As an example of culpable ignorance, Sher considers a person who was indoctrinated from childhood into a set of religious beliefs and doctrines that permit (even require) morally abhorrent acts of cruelty. According to Sher, such a person is likely culpable because they "have access to reasons for rejecting [the doctrine's] abhorrent implications," specifically, the (objectively very weighty) reason that "when a religious doctrine that is put forth as revealed is said to require wanton cruelty . . . there is -- to put it mildly -- reason to be skeptical about that doctrine" (p. 174). Sher recognizes that not everyone in the society will recognize these reasons. But he maintains that:
Although it convincingly illustrates the ease with which a combination of social pressure, personal advantage, intellectual laziness, fear, and simple inertia can cause a person not to think and act as he should, it goes little distance toward undermining the claim that each member of such a society knows enough to know better . . . I am inclined to believe that simply being born into a morally corrupt culture does not get a wrongdoer off the hook. (p. 174)

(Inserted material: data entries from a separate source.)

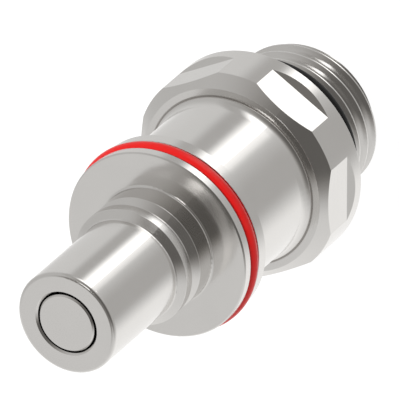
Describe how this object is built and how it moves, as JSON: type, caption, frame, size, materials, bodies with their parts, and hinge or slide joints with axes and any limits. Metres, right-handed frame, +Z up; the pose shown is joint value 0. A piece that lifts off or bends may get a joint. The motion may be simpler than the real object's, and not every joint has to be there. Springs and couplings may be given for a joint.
{
  "type": "liquid cooling quick coupling",
  "caption": "Plug half of a flush-face quick coupling: smooth nose with spring-shut valve, ball-lock neck, flange, hexagon and threaded port end.",
  "frame": {"origin": "centre of the end face of the thread, on the plug's axis, where the plug stands", "axes": "+Z up the axis from the threaded end to the nose; +X through the middle of one flat of the hexagon"},
  "size_m": [0.0202, 0.0202, 0.0427],
  "materials": {
    "body_steel": "fine turned",
    "adaptor_steel": "turned, with milled flats",
    "valve_steel": "fine turned",
    "guide_steel": "milled",
    "spring_steel": "drawn wire",
    "red_rubber": "satin",
    "black_rubber": "satin",
    "bush_plastic": "machined"
  },
  "bodies": {
    "plug": {"plug_body": "body_steel", "adaptor": "adaptor_steel", "colour_ring": "red_rubber", "port_seal": "black_rubber", "joint_seal": "black_rubber", "valve_guide": "guide_steel", "guide_bush": "bush_plastic", "guide_circlip": "spring_steel", "valve_spring": "spring_steel"},
    "valve": {"valve_head": "valve_steel", "valve_stem": "valve_steel", "valve_seal": "black_rubber"}
  },
  "joints": [
    {"name": "valve_slide", "type": "slide", "parent": "plug", "child": "valve", "axis": [0, 0, -1], "range_m": [0, 0.005], "stiffness_N_per_m": 1000, "springref_m": -0.004, "deforming": ["valve_spring"]}
  ]
}
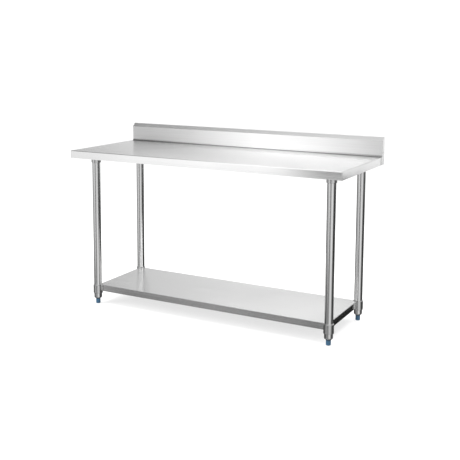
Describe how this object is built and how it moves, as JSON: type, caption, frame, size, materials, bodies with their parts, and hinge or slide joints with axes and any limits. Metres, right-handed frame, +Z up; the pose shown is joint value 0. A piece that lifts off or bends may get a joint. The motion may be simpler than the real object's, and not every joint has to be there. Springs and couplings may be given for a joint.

This last sentence is uncharacteristically uncharitable of Sher, for the excusing condition is not the mere fact of having been born into a corrupt society; rather, it has to do with the kinds of influences to which members of that culture are subject, including some of those he mentions: immense social pressure, fear, and inertia. Each of these things are scalar, and one might be skeptical that they add up to grounds for full excuse. But it is one thing to note that, objectively speaking, there are reasons that are "available" to a person, and another to expect people to recognize these reasons and accord them their proper weight when they have been subjected, from birth, to coercive societal and familial pressure aimed at denying and distorting those reasons, while shining the "spotlight" on opposing reasons. This is especially so to the extent that the particular methods of indoctrination have the effect of inhibiting the proper development of empathy, which many take to be a crucial capacity underlying our ability to appreciate certain types of moral reasons.
In closing, I note that the final essay, "Global Norming," is one of the funniest things I have read of late. I read this on the airplane and literally laughed out loud multiple times. But behind the humour is a serious commentary on a dilemma that we all face as teachers and letter-writers, that of balancing the duty of veracity with our obligation to place our students. It should be required reading for anyone whose job description includes writing letters of recommendation.
Arpaly, Nomy (2003) Unprincipled Virtue. Oxford University Press.
McKenna, Michael (2012) Conversation and Responsibility. Oxford University Press.
McKenna, Michael (2014) "Defending conversation and responsibility: reply to Danna Nelkin and Holly Smith," Philosophical Studies 171: 73-84.
Sher, George (2009) Who Knew? Responsibility Without Awareness. Oxford University Press.